Rather than say I’m crabby or insensitive, I like to think that I am real and easily unimpressed. The Urban Dictionary description of “Barrie” is realist bitch. That pretty much sums it up! Why sugar coat everything and pretend to like people? The world is a scary place. We don’t live in Candy Land and I see no reason to pretend that I’m perfect and pretend to love everyone and everything. If you prepare for the worst, you are less likely to be disappointed. That’s how I have always lived my life. Most people are just genuinely assholes and out for themselves…or at least the majority of the fools I have met thus far.

Even though I am the realist bitch, I’ve always been responsible, followed all the rules, and thought that I made the right decisions in life. Where did all that get me? Absolutely nowhere. I have found myself trapped in a life that I once thought would be very different. At one point in time I was going to take over the world…now…I’m just too exhausted and stressed to do anything. 

When I was a child, I couldn’t wait to be a grown up and be a mom. In my child-like mind, it was SO much better than being a kid, a teenager, or even a college kid. I had absolutely no idea what being a grown up really meant. I thought it was all about driving a car, having credit cards, wearing make up, and making my own decisions about what I wanted to eat for dinner. I thought having kids was going to be all fun and games and like playing house and babysitting. Turns out, it’s not really as great as I once thought. This so called life has made me into a gigantic ray of sarcastic sunshine to anyone who knows me.

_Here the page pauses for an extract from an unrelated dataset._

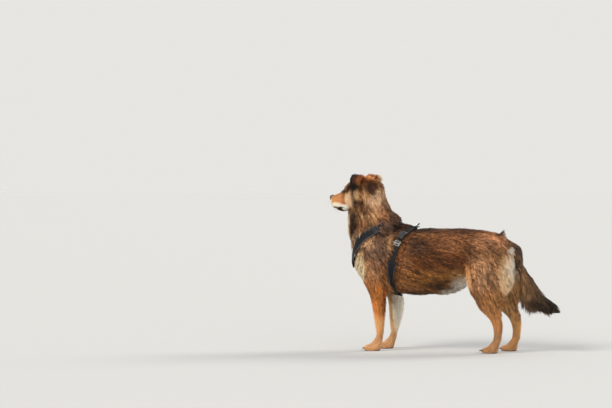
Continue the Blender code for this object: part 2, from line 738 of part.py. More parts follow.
def build_tail(body):
    """The tail in three lengths, cut clear of the rump. Returns them from root to tip."""
    rows = [(x, 0.0, z, 90.0 - lean, w, up, down) for x, z, lean, w, up, down in TAIL]
    tail = one_skin(new_object("tail_root", leaning_loft(rows)), BODY_VOXEL, 4)
    tail = thinned(tail, TAIL_TRIANGLES)
    rump = pushed_out(body, FOLD_GAP)
    tail = carved(tail, rump)
    bpy.data.objects.remove(rump)
    root, rest = split(tail, *TAIL_MIDDLE, "tail_middle")
    middle, tip = split(rest, *TAIL_END, "tail_tip")
    return root, middle, tip


def add_claws(paw, leg):
    """A claw in front of each of the paw's toes, just clear of it."""
    stations, side, foot, _, _, reach, spread = LEGS[leg]
    surface = surface_of(paw)
    tilt = Matrix.Rotation(math.radians(-CLAW_TILT), 4, "Y")
    for k, toe in enumerate(paw_toes(stations, side, foot, reach, spread)):
        level = Vector((toe.x - 0.1, toe.y, CLAW_HEIGHT))
        front = surface.ray_cast(level, (1.0, 0.0, 0.0))[0]
        centre = front - Vector((CLAW_LENGTH / 2, 0.0, CLAW_LENGTH * 0.12))
        mesh = bmesh.new()
        bmesh.ops.create_cone(
            mesh,
            cap_ends=True,
            segments=CLAW_SIDES,
            radius1=CLAW_RADIUS,
            radius2=CLAW_RADIUS / 4,
            depth=CLAW_LENGTH,
            matrix=Matrix.Translation(centre) @ tilt,
        )
        claw = paint(new_object(f"claw_{leg}_{k + 1}", mesh), "claw_horn")
        room = pushed_out(paw, GAP)
        carved(claw, room)
        bpy.data.objects.remove(room)


# The harness


def on_coat(surface, point, clearance):
    """The nearest place to the point, that far off the coat, and the coat's outward direction."""
    place, outward = surface.find_nearest(point)[:2]
    return place + outward * clearance, outward


def strap_path(surface, route, clearance=WEBBING_CLEARANCE):
    """Points along the route about a centimetre apart, laid on the coat, each with its outward direction."""
    length = sum((Vector(b) - Vector(a)).length for a, b in zip(route, route[1:]))
    between = max(3, round(length / (len(route) - 1) / STRAP_STEP))
    path = [on_coat(surface, Vector(p), clearance) for p in catmull(route, between)]
    for _ in range(STRAP_EASING):
        eased = [path[0]]
        for before, here, after in zip(path, path[1:], path[2:]):
            middle = (before[0] + here[0] * 2 + after[0]) / 4
            eased.append(on_coat(surface, middle, clearance))
        path = eased + [path[-1]]
    return path


def add_strap(name, surface, route, width, thickness, clearance=WEBBING_CLEARANCE):
    """A flat strap of that width laid along the route, its thickness outside it."""
    path = strap_path(surface, route, clearance)
    mesh = bmesh.new()
    rows = []
    for k, (place, outward) in enumerate(path):
        along = path[min(k + 1, len(path) - 1)][0] - path[max(k - 1, 0)][0]
        across = along.cross(outward).normalized()
        half = width(k / (len(path) - 1)) / 2 if callable(width) else width / 2
        row = []
        for share in (-1.0, 0.0, 1.0):
            point, _ = on_coat(surface, place + across * half * share, clearance)
            row.append(mesh.verts.new(point))
        rows.append(row)
    for first, second in zip(rows, rows[1:]):
        for k in range(2):
            mesh.faces.new((first[k], first[k + 1], second[k + 1], second[k]))
    bmesh.ops.recalc_face_normals(mesh, faces=mesh.faces)
    middle = rows[len(rows) // 2][1]
    middle.normal_update()
    if middle.normal.dot(path[len(path) // 2][1]) < 0:
        bmesh.ops.reverse_faces(mesh, faces=mesh.faces)
    strap = new_object(name, mesh)
    wall = strap.modifiers.new("webbing", "SOLIDIFY")
    wall.thickness = thickness
    wall.offset = 1.0
    return paint(biggest_body(baked(strap)), "webbing")


def seat_on_strap(surface, route, share, height):
    """A frame on the strap: X along it, Y across it and Z off the coat, that high above the coat."""
    path = strap_path(surface, route, height)
    k = min(max(round(share * (len(path) - 1)), 1), len(path) - 2)
    place, outward = path[k]
    along = (path[k + 1][0] - path[k - 1][0]).normalized()
    across = outward.cross(along).normalized()
    turned = Matrix((along, across, along.cross(across))).transposed().to_4x4()
    return Matrix.Translation(place) @ turned


def rounded_box(mesh, size, bevel, place):
    """A box of that size with rounded edges, added to the bmesh."""
    shape = place @ Matrix.Diagonal((*size, 1.0))
    made = bmesh.ops.create_cube(mesh, size=1.0, matrix=shape)
    edges = list({edge for corner in made["verts"] for edge in corner.link_edges})
    bmesh.ops.bevel(mesh, geom=edges, offset=bevel, segments=1, affect="EDGES", profile=0.5)
    return mesh


def bedded(piece, *straps):
    """The piece, hollowed underneath to lie clear of the straps."""
    for strap in straps:
        room = pushed_out(strap, GAP)
        piece = carved(piece, room)
        bpy.data.objects.remove(room)
    return piece


def add_buckle(name, surface, route, sizes, strap):
    """A side-release buckle that sits on the strap: a housing with a waist."""
    share, length, width, thickness = sizes
    seat = seat_on_strap(surface, route, share, PATCH_CLEARANCE + thickness / 2)
    buckle = new_object(name, rounded_box(bmesh.new(), (length, width, thickness), 0.0028, seat))
    for side in (-1.0, 1.0):
        waist = bmesh.new()
        middle = seat @ Vector((0.002, side * width * 0.60, 0.0))
        ball(waist, middle, (WAIST_RADIUS,) * 3, 0.0, 8, 6)
        cutter = new_object("waist", waist, CUTTERS)
        buckle = carved(buckle, cutter)
        bpy.data.objects.remove(cutter)
    return paint(bedded(buckle, strap), "buckle_plastic")


def add_slider(name, surface, route, sizes, strap):
    """A strap adjuster: a flat frame with two slots."""
    share, length, width, thickness = sizes
    seat = seat_on_strap(surface, route, share, PATCH_CLEARANCE + thickness / 2)
    slider = new_object(name, rounded_box(bmesh.new(), (length, width, thickness), 0.0014, seat))
    for side in (-1.0, 1.0):
        slot = bmesh.new()
        size = (length * 0.25, width * 0.72, thickness * 3)
        place = seat @ Matrix.Translation((side * length * 0.22, 0.0, 0.0))
        bmesh.ops.create_cube(slot, size=1.0, matrix=place @ Matrix.Diagonal((*size, 1.0)))
        cutter = new_object("slot", slot, CUTTERS)
        slider = carved(slider, cutter)
        bpy.data.objects.remove(cutter)
    return paint(bedded(slider, strap), "buckle_plastic")


def add_lead_ring(surface):
    """The steel D-shaped ring on the back: a bar across the dog and a bow that stands up behind it."""
    place, outward = on_coat(surface, RING_PLACE, PATCH_CLEARANCE + PATCH_THICKNESS + RING_WIRE + GAP)
    half = RING_WIDTH / 2
    lean = Matrix.Rotation(math.radians(52.0), 3, "Y")
    points = [Vector((0.0, -half, 0.0)), Vector((0.0, half, 0.0))]
    for k in range(9):
        turn = math.pi * k / 8
        points.append(Vector((0.0, half * math.cos(turn), half * 0.45 + half * math.sin(turn))))
    curve = bpy.data.curves.new("lead_ring", "CURVE")
    curve.dimensions = "3D"
    curve.bevel_depth = RING_WIRE
    curve.bevel_resolution = 1
    spline = curve.splines.new("POLY")
    spline.points.add(len(points) - 1)
    for point, corner in zip(spline.points, points):
        point.co = (*(place + lean @ corner), 1.0)
    spline.use_cyclic_u = True
    drawn = bpy.data.objects.new("lead_ring", curve)
    DOG.objects.link(drawn)
    return paint(biggest_body(baked(drawn)), "ring_steel")


def taper(share):
    """The width of the girth pad, from its top to its foot."""
    return PAD_TOP_WIDTH + (PAD_FOOT_WIDTH - PAD_TOP_WIDTH) * share


def add_harness(body):
    """Straps, and over them patches, pads, buckles, sliders and the ring."""
    surface = surface_of(body)
    spine = bedded(add_strap("spine_strap", surface, SPINE_STRAP, WEBBING_WIDTH, WEBBING_THICKNESS), body)
    chest = bedded(add_strap("chest_strap", surface, CHEST_STRAP, WEBBING_WIDTH, WEBBING_THICKNESS), body)
    collars, bands = [], []
    for side, way in (("left", 1.0), ("right", -1.0)):
        neck, girth = mirrored(NECK_STRAP, way), mirrored(GIRTH_STRAP, way)
        collar = add_strap("neck_strap_" + side, surface, neck, COLLAR_WIDTH, WEBBING_THICKNESS)
        middle, inward = (0.0, -way * GAP, 0.0), (0.0, way, 0.0)
        collar = kept_side(bedded(collar, body), middle, inward)
        band = add_strap("girth_strap_" + side, surface, girth, WEBBING_WIDTH, WEBBING_THICKNESS)
        band = kept_side(bedded(band, body), middle, inward)
        route = mirrored(GIRTH_PAD, way)
        pad = add_strap("girth_pad_" + side, surface, route, taper, PAD_THICKNESS, PATCH_CLEARANCE)
        bedded(pad, band)
        add_buckle("buckle_" + side, surface, girth, BUCKLE, band)
        add_slider("girth_slider_" + side, surface, girth, GIRTH_SLIDER, band)
        add_slider("neck_slider_" + side, surface, neck, NECK_SLIDER, collar)
        collars.append(collar)
        bands.append(band)
    patches = {
        "withers_patch": (WITHERS_PATCH, [spine] + collars),
        "ring_patch": (RING_PATCH, [spine] + bands),
        "breast_patch": (BREAST_PATCH, [chest] + collars),
        "sternum_patch": (STERNUM_PATCH, [chest] + bands),
    }
    for name, ((route, width), straps) in patches.items():
        patch = add_strap(name, surface, route, width, PATCH_THICKNESS, PATCH_CLEARANCE)
        bedded(patch, *straps)
    add_lead_ring(surface)


# The whole dog


def part_legs(trunk):
    """Parts the four legs from the trunk, and each leg at its joints. Returns the trunk."""
    kinds = {
        "fore": (FORELEG_SPACE, FORELEG_REACH, FORELEG_PIECES, ELBOW_HEIGHT, WRIST_HEIGHT),
        "hind": (HINDLEG_SPACE, HINDLEG_REACH, HINDLEG_PIECES, KNEE_HEIGHT, HOCK_HEIGHT),
    }
    for kind, (outline, reach, names, upper_cut, lower_cut) in kinds.items():
        for side, way in (("left", -1.0), ("right", 1.0)):
            top, middle, foot = (f"{name}_{side}" for name in names)
            space = prism("space", [(y * way, z) for y, z in outline], *reach[side])
            trunk, leg = part_off(trunk, space, top)
            leg, lower = split(leg, (0.0, 0.0, upper_cut), (0.0, 0.0, -1.0), middle)
            lower, paw = split(lower, (0.0, 0.0, lower_cut), (0.0, 0.0, -1.0), foot)
            add_claws(paw, f"{kind}_{side}")
            paint(leg, "coat_red_brown")
            paint(lower, "coat_orange")
            paint(paw, "coat_orange")
    return trunk


def stand_at_origin():
    """Moves everything so that the middle of the dog's box is above the origin."""
    corners = [corner.co for obj in DOG.objects for corner in obj.data.vertices]
    middle_x = (min(c.x for c in corners) + max(c.x for c in corners)) / 2
    middle_y = (min(c.y for c in corners) + max(c.y for c in corners)) / 2
    for obj in DOG.objects:
        obj.data.transform(Matrix.Translation((-middle_x, -middle_y, 0.0)))


def build_dog():
    body = build_body()
    head = build_head()
    for tail in build_tail(body):
        paint(tail, "coat_tail")
    add_harness(body)
    base, forward = Vector(HEAD_BASE[0]), Vector(HEAD_BASE[1]).normalized()
    head = kept_side(head, base + forward * GAP / 2, -forward)
    head = add_ears(head)
    head = add_nose(add_eyes(head))
    head, jaw = add_jaw(head)
    paint(head, "coat_orange")
    paint(jaw, "coat_orange")
    trunk, neck = split(body, *NECK_BASE, "neck")
    paint(kept_side(neck, base - forward * GAP / 2, forward), "coat_dark")
    paint(part_legs(trunk), "coat_red_brown")
    stand_at_origin()


build_dog()
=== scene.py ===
import math

import bmesh
import bpy
import numpy as np
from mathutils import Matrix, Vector
from mathutils.bvhtree import BVHTree
from mathutils.kdtree import KDTree


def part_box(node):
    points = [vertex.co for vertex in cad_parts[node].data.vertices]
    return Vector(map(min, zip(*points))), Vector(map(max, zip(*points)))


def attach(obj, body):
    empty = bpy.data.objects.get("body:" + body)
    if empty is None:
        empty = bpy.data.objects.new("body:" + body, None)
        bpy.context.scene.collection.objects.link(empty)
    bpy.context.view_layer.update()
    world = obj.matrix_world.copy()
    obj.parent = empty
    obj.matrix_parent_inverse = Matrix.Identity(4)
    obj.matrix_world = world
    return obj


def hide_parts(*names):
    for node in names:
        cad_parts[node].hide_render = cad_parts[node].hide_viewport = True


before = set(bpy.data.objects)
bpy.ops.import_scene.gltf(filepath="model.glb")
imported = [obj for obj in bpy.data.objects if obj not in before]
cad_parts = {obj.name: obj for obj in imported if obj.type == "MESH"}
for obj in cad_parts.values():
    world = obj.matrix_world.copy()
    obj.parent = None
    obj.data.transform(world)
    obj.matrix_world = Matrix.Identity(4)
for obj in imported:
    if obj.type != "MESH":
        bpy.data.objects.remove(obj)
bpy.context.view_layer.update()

chance = np.random.default_rng(7)
scene = bpy.context.scene
sides = {"left": -1.0, "right": 1.0}


# Camera, floor and light

stageSettings = {
    "cameraTurn": 12.0,  # degrees behind square-on to the dog's left side
    "cameraAim": 3.49,  # turned further, so that the dog stands right of the middle
    "cameraPitch": -1.18,
    "cameraDistance": 11.0,
    "cameraHeight": 0.93,
    "standsAt": 0.0177,  # the place along the dog that the camera circles
    "lens": 135.0,
    "floorSize": 90.0,
    "floorColour": (0.452, 0.464, 0.478),
    "skyColour": (1.0, 0.985, 0.955),
    "skyStrength": 0.80,
    "lamps": {  # where each comes from, its strength, its colour and its width in degrees
        "key": ((-0.62, -0.80, 0.80), 2.35, (1.0, 0.93, 0.82), 25.0),
        "fill": ((0.45, -0.85, 0.16), 0.752, (1.0, 0.96, 0.92), 60.0),
        "back": ((0.70, 0.70, 0.62), 1.9975, (1.0, 0.95, 0.86), 25.0),
    },
}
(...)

I’m not sure when it actually happened or what the turning point was that made me realize it, but I just woke up one day and realized, this is it. This is life. How can this be it? What had happened to me? What happened to all those dreams I once had? How did I become a thirty-something working mom with three kids? Don’t get me wrong, I love my husband and kids, but there are times they drive me completely crazy and bring me to the brink of insanity. It’s been “one of those days” for about 8 years straight now. Sleep deprivation, living in filth, and being flat broke is now the norm.  Between work, kids, and just life in general I am worn out, burned out, and pooped out. I’m not the mom I imagined I would be. Before I actually had kids, I longed to be the perfect mom. The stereotypical suburban stay-at-home mom that volunteers at the kid’s school, brings homemade cupcakes to baseball practice, and shuttles their kids around all over town to different fun activities…wearing my giant diamond ring and driving my Range Rover. But you know what? That’s not me at all, in fact, I don’t even want to be that. I have learned over time that image means nothing, it’s pretend. Your actions, that says it all.
During my most recent life transition, I have learned that people talk a good game. But honestly, damn near everything that comes out of most people’s mouths is complete bullshit. Life, work, relationships, its all a big mind game. People love you until they are threatened by you. So, knowing that, I choose to be real. I’m not perfect. I’m not rich. I’m not tan and I don’t wear Lulu Lemon workout clothes to the health club every day. I’ve definitely made mistakes (man, have I jacked some stuff up). You know what else? Sometimes, I’m not even a nice person. I’m the yeller and screamer when I get frustrated. I’m the obsessive worrier that over analyzes absolutely EVERYTHING.  If I think you’re a moron, you’ll know it by the look on my face. I just can’t hide it. My kids call me the fun hater, maybe I am. I am pretty sure “no” or “stop that” comes out of my mouth every time it opens…or at least that is how I feel. My parenting style is “if you are not barfing, bleeding, or dead you’re fine.” I’m sure the perfect moms at the park judge me. But you know what? My kids are alive, happy, smart, and healthy. So I must be doing alright.

So there it is. When did I get like this? Who the hell knows. Is life ever going to change? Who the hell knows. But this is it. All I can do is embrace the shit storm and carry on.